— start Data provided —

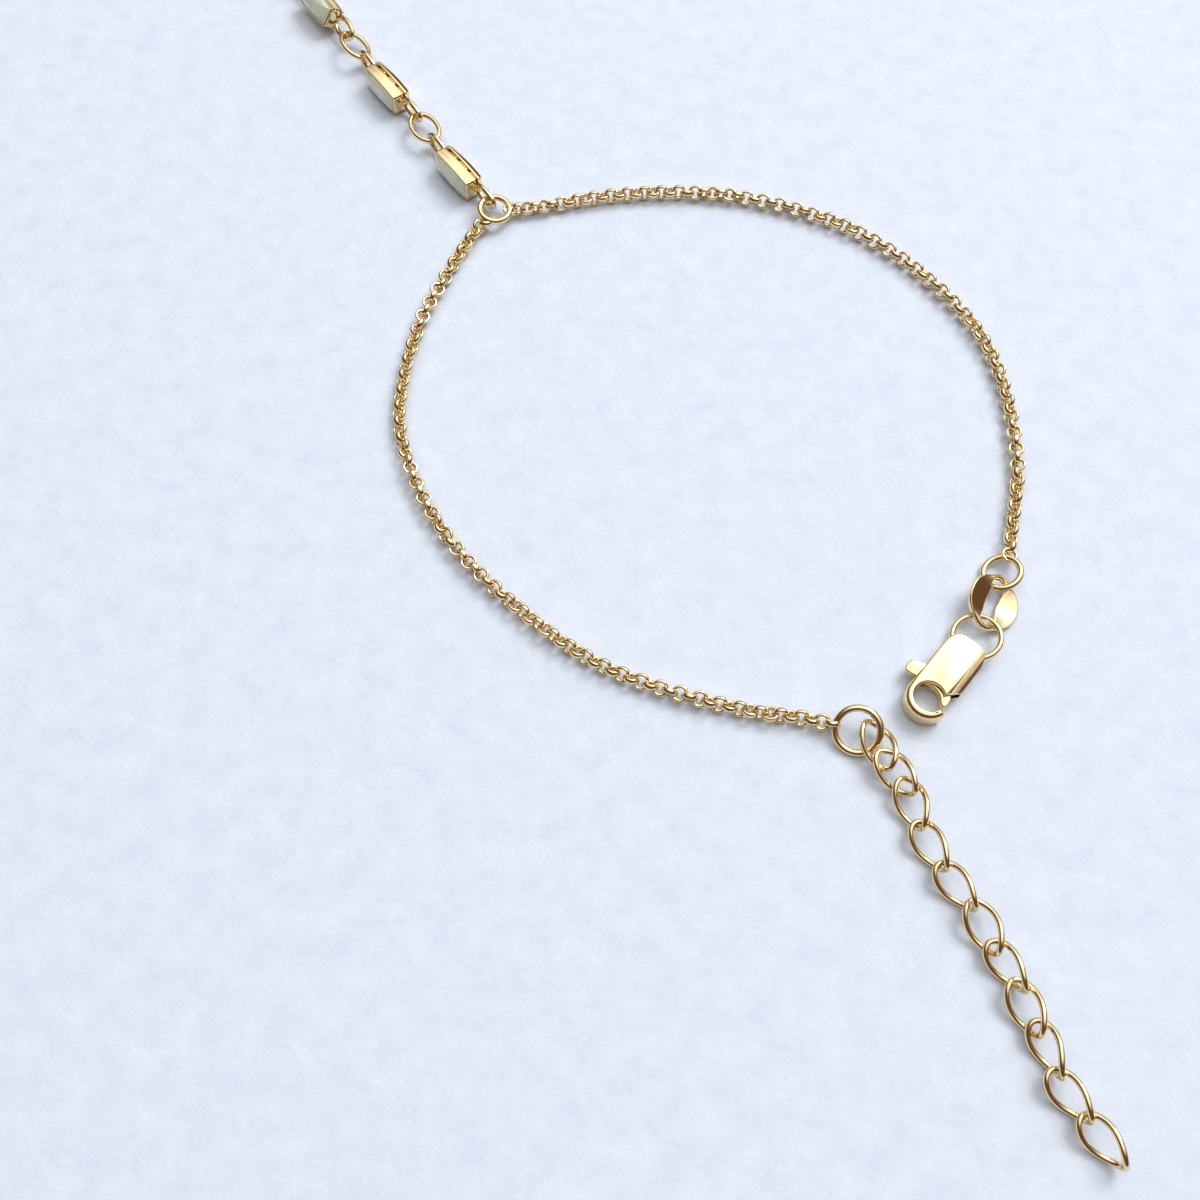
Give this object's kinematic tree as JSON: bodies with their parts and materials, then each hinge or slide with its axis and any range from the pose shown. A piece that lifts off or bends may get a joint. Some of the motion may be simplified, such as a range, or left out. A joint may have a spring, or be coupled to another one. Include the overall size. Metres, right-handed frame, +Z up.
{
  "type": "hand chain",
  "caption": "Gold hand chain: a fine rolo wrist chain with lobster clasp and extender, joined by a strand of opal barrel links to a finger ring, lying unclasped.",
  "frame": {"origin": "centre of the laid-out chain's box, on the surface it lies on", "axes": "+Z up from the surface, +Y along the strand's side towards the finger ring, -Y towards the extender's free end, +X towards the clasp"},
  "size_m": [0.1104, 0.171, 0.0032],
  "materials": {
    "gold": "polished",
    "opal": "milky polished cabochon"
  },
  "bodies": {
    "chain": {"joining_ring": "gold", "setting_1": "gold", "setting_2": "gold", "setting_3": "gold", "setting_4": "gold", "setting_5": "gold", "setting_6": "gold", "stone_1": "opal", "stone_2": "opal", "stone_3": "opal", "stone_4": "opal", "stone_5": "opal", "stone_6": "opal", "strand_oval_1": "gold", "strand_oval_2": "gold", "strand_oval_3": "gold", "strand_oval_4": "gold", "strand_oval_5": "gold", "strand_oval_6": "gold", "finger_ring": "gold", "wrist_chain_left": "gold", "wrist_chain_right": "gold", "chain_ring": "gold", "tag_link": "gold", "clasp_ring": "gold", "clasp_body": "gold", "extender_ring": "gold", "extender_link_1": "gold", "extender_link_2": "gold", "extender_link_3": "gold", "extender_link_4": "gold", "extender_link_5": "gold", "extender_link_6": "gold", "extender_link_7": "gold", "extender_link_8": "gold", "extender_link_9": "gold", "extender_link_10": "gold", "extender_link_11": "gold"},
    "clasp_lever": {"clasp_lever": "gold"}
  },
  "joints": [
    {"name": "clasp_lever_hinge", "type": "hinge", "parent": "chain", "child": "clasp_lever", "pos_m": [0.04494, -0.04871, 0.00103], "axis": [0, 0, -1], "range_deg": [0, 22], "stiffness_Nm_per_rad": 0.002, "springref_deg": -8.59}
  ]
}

— end Data provided —
— start Data provided —

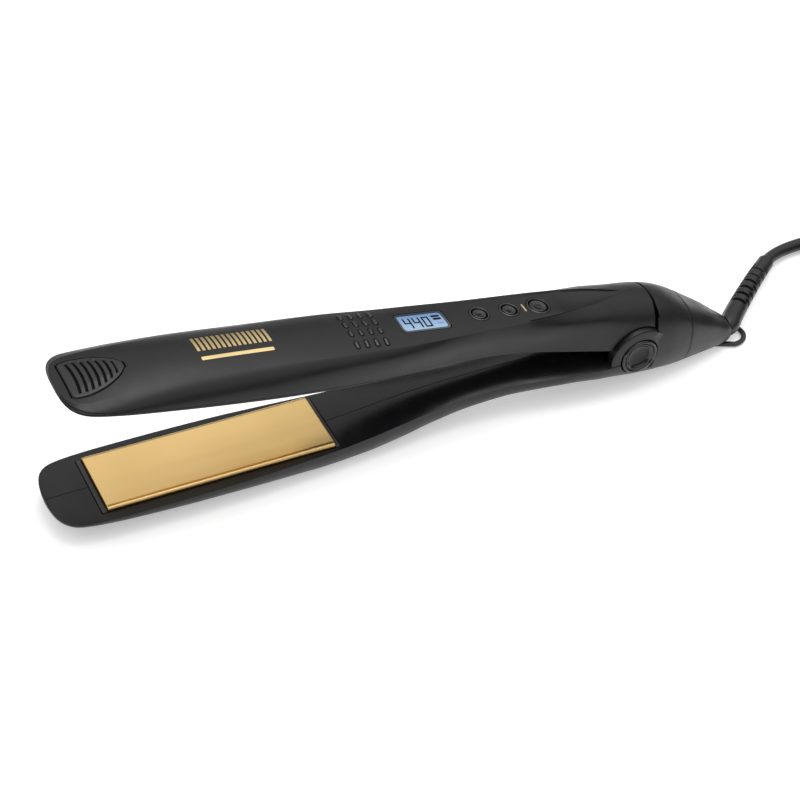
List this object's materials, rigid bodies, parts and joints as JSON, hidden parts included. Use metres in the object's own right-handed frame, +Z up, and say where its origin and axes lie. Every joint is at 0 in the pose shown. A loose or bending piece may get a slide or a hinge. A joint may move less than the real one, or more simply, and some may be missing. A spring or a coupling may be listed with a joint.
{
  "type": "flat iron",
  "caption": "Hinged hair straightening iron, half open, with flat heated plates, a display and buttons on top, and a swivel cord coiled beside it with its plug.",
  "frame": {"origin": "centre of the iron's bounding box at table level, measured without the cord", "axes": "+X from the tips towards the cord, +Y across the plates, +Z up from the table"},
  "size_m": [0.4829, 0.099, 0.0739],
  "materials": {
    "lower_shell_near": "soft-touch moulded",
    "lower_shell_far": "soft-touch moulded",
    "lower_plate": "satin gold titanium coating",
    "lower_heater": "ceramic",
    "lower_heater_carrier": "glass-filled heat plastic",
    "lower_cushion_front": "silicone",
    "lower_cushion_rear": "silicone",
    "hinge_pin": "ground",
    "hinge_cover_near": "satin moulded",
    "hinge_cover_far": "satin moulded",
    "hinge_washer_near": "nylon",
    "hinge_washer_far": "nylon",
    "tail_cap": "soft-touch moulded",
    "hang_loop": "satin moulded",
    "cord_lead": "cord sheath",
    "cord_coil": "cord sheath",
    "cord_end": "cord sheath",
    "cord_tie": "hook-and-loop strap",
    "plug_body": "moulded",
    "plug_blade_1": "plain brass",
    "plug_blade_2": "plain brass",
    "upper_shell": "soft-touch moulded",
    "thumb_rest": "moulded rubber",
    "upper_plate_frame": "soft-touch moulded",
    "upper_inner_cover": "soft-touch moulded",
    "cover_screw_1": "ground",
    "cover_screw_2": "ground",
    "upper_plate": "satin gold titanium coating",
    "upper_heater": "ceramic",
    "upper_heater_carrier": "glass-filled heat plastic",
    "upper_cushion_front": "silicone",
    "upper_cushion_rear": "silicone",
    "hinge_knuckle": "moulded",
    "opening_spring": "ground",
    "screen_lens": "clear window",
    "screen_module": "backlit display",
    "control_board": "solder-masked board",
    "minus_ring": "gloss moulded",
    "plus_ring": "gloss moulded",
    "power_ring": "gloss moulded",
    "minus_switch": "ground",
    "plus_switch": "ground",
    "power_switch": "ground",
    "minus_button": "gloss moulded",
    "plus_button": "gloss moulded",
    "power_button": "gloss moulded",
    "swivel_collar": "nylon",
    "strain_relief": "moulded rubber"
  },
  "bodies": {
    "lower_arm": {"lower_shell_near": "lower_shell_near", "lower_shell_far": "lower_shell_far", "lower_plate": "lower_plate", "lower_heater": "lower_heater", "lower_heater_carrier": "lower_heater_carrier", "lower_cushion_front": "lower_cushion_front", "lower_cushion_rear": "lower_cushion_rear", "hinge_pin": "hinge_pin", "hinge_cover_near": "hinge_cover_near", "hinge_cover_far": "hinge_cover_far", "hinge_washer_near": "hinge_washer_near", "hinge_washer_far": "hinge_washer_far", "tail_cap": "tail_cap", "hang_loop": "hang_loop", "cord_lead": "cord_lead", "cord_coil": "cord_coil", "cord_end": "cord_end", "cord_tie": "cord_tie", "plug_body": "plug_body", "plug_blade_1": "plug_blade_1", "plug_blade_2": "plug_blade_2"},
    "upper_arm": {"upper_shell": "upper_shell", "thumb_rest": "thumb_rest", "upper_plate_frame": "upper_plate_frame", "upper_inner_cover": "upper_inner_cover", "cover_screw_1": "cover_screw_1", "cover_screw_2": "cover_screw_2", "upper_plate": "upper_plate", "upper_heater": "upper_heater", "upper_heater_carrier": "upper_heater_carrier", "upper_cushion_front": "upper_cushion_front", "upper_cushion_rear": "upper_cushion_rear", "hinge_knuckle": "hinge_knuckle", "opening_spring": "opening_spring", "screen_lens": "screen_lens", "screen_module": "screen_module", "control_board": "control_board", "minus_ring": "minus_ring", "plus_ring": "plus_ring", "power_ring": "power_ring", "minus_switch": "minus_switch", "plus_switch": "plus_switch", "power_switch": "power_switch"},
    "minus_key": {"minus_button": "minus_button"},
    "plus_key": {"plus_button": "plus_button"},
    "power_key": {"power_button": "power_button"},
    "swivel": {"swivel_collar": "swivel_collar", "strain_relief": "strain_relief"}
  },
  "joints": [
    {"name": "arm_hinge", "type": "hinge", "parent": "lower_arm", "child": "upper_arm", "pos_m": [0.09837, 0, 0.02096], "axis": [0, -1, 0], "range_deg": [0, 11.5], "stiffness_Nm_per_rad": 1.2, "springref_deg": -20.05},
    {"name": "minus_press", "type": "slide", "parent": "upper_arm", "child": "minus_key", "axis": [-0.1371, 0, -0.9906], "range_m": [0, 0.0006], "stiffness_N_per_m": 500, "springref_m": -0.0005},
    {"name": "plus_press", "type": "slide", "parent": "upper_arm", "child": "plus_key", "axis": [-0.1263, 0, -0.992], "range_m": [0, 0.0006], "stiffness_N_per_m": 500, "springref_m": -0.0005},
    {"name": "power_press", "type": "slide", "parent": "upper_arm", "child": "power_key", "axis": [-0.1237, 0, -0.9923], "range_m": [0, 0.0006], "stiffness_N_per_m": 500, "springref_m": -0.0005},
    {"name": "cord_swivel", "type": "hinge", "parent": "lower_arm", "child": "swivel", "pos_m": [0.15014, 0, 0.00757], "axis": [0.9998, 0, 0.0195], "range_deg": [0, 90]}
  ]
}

— end Data provided —
— start Data provided —

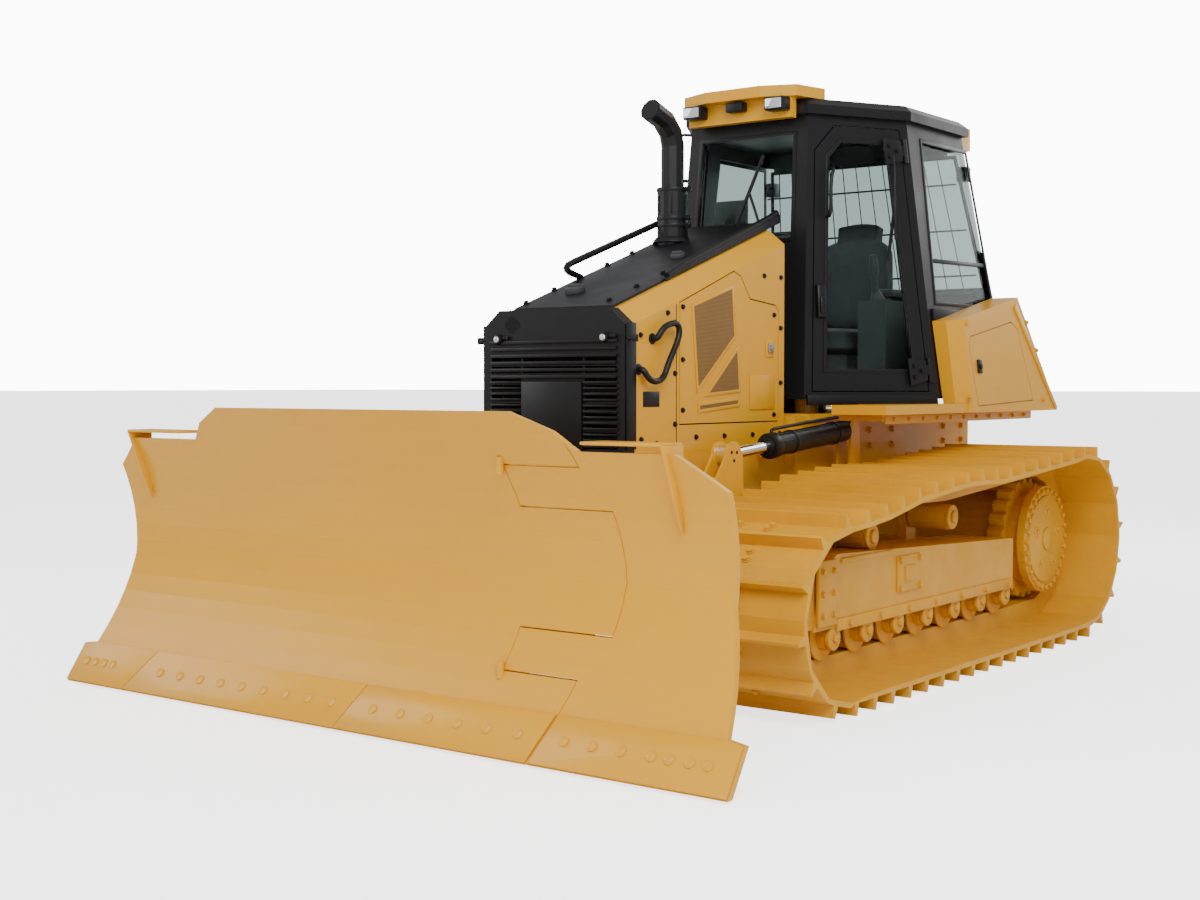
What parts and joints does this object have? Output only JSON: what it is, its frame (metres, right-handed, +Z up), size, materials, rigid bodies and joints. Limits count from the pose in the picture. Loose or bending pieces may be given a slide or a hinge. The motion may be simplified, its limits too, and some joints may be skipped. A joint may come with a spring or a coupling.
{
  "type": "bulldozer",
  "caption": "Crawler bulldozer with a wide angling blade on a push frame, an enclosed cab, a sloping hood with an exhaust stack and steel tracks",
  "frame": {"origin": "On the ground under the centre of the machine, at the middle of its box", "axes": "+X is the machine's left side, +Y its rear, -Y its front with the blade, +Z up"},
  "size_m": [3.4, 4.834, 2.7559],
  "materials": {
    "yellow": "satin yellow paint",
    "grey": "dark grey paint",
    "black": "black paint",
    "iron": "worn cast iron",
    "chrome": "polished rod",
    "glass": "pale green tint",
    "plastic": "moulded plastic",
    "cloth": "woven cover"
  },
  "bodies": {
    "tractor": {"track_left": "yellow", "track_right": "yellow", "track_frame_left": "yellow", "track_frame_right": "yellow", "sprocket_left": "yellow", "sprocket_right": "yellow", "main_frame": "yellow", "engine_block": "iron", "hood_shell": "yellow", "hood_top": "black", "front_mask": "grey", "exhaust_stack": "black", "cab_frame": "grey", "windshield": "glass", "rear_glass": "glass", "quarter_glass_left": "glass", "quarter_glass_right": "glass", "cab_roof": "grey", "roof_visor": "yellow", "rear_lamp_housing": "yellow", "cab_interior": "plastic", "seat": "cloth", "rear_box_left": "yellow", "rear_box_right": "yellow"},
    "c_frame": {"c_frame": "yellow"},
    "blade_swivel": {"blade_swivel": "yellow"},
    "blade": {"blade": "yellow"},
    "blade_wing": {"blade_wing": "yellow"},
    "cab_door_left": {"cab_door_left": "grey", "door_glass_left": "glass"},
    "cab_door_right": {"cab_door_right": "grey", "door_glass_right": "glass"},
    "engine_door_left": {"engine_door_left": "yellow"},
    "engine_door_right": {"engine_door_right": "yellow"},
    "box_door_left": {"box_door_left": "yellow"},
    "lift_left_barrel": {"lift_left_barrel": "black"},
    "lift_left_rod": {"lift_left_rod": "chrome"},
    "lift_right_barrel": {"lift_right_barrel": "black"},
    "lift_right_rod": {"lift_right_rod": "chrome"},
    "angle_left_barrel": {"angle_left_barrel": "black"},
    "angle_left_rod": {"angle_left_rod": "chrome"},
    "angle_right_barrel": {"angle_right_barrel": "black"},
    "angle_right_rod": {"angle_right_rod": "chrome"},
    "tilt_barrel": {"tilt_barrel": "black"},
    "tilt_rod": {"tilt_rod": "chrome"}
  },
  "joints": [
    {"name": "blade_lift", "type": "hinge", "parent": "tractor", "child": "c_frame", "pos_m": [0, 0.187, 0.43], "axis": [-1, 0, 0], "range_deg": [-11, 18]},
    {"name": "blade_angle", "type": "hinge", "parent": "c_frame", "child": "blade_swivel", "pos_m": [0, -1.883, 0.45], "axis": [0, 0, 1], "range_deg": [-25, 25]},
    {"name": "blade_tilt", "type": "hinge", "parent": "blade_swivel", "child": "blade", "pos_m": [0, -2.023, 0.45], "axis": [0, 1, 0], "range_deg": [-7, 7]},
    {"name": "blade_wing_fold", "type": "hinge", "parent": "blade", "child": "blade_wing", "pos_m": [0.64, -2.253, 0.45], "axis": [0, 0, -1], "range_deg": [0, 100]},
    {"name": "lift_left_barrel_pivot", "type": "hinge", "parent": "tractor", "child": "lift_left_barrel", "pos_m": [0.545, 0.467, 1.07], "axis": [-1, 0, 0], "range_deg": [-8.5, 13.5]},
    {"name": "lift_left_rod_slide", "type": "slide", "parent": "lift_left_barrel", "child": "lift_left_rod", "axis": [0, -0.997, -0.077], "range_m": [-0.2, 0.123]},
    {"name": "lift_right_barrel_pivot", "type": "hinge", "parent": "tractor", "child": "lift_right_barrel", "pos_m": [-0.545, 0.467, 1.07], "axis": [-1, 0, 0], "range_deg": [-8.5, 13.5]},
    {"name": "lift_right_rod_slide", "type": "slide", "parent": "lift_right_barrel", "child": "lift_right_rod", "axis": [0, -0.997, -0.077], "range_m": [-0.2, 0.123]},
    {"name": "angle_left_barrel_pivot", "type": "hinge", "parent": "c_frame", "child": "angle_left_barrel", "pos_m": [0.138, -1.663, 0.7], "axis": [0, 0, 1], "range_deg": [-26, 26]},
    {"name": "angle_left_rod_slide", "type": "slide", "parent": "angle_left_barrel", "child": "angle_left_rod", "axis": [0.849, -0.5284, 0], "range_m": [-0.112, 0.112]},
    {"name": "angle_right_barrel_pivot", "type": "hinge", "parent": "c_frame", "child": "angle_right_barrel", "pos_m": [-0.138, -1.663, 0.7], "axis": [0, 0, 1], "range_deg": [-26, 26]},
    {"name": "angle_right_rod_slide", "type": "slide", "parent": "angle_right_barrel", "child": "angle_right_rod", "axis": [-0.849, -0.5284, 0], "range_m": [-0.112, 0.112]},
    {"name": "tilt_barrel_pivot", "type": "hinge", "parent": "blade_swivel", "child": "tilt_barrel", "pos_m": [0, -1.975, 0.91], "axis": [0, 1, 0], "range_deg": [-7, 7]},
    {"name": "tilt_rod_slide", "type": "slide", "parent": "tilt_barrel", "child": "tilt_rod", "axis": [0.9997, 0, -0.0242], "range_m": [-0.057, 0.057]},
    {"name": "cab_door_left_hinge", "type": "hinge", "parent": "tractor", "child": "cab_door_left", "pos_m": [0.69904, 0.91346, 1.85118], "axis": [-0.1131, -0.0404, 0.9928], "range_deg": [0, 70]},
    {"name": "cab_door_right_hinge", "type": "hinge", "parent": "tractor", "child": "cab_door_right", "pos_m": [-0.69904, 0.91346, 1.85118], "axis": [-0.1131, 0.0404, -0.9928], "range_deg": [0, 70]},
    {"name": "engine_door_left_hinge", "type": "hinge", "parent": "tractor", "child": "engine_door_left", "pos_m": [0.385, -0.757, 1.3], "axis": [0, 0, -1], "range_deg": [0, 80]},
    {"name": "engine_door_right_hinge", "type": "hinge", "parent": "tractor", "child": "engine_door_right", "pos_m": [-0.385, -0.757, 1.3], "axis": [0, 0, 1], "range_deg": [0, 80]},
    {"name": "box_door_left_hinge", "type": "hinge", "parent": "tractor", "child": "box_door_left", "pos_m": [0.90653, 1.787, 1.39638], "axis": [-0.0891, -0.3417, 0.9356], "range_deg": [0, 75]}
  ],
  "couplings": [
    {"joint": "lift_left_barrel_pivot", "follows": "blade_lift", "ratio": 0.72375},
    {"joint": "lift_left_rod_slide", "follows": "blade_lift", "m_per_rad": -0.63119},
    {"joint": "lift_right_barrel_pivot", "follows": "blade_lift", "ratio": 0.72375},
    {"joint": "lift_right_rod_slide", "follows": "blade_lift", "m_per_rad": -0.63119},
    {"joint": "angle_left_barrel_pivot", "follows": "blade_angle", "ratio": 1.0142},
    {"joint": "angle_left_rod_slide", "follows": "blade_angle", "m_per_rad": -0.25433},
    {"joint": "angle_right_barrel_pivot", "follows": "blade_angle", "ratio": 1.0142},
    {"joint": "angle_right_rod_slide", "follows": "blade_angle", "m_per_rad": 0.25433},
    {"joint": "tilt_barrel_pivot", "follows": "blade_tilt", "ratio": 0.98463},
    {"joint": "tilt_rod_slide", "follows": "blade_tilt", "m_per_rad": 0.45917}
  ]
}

— end Data provided —

Extract lines where the string "bending" occurs.

List this object's materials, rigid bodies, parts and joints as JSON, hidden parts included. Use metres in the object's own right-handed frame, +Z up, and say where its origin and axes lie. Every joint is at 0 in the pose shown. A loose or bending piece may get a slide or a hinge. A joint may move less than the real one, or more simply, and some may be missing. A spring or a coupling may be listed with a joint.
What parts and joints does this object have? Output only JSON: what it is, its frame (metres, right-handed, +Z up), size, materials, rigid bodies and joints. Limits count from the pose in the picture. Loose or bending pieces may be given a slide or a hinge. The motion may be simplified, its limits too, and some joints may be skipped. A joint may come with a spring or a coupling.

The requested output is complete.